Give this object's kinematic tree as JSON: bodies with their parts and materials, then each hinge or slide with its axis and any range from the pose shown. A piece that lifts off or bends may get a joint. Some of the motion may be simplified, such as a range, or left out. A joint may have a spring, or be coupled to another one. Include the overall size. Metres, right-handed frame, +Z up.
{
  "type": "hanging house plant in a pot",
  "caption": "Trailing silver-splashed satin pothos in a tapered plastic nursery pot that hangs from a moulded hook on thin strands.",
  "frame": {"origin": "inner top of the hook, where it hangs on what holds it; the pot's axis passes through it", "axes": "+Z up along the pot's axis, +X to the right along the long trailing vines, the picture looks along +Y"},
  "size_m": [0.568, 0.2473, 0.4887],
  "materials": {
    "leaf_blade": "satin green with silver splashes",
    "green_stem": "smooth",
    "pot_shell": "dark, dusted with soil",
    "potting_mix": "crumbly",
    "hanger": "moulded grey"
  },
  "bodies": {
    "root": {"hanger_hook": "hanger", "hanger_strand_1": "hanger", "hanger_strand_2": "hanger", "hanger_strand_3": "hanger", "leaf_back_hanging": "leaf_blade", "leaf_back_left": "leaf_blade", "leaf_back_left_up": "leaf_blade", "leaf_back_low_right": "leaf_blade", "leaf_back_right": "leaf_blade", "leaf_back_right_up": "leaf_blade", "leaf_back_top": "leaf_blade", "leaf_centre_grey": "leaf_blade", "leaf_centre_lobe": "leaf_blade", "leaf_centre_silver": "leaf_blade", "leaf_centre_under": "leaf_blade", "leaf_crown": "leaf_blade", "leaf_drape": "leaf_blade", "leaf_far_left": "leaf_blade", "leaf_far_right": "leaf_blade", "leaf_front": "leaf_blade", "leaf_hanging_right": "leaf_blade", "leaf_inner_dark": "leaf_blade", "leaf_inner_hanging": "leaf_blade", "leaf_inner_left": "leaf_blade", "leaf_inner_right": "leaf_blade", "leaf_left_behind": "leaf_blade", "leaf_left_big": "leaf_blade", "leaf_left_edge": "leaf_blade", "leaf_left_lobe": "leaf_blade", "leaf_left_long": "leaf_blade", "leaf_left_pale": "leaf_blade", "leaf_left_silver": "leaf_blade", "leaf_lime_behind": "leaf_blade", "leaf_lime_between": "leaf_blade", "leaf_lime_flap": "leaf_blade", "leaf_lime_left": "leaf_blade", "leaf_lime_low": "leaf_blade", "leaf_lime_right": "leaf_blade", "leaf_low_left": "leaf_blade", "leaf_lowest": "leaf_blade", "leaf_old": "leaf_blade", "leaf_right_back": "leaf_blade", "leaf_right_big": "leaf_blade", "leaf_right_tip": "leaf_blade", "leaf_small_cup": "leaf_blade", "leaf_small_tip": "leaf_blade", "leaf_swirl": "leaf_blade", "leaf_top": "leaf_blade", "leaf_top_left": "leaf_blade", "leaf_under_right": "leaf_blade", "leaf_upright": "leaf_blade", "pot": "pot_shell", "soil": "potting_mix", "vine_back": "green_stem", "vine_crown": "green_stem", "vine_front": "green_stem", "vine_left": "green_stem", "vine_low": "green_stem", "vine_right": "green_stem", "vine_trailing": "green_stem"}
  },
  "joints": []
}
•••••
Display every line of the listing that contains the string "materials".

Give this object's kinematic tree as JSON: bodies with their parts and materials, then each hinge or slide with its axis and any range from the pose shown. A piece that lifts off or bends may get a joint. Some of the motion may be simplified, such as a range, or left out. A joint may have a spring, or be coupled to another one. Include the overall size. Metres, right-handed frame, +Z up.
  "materials": {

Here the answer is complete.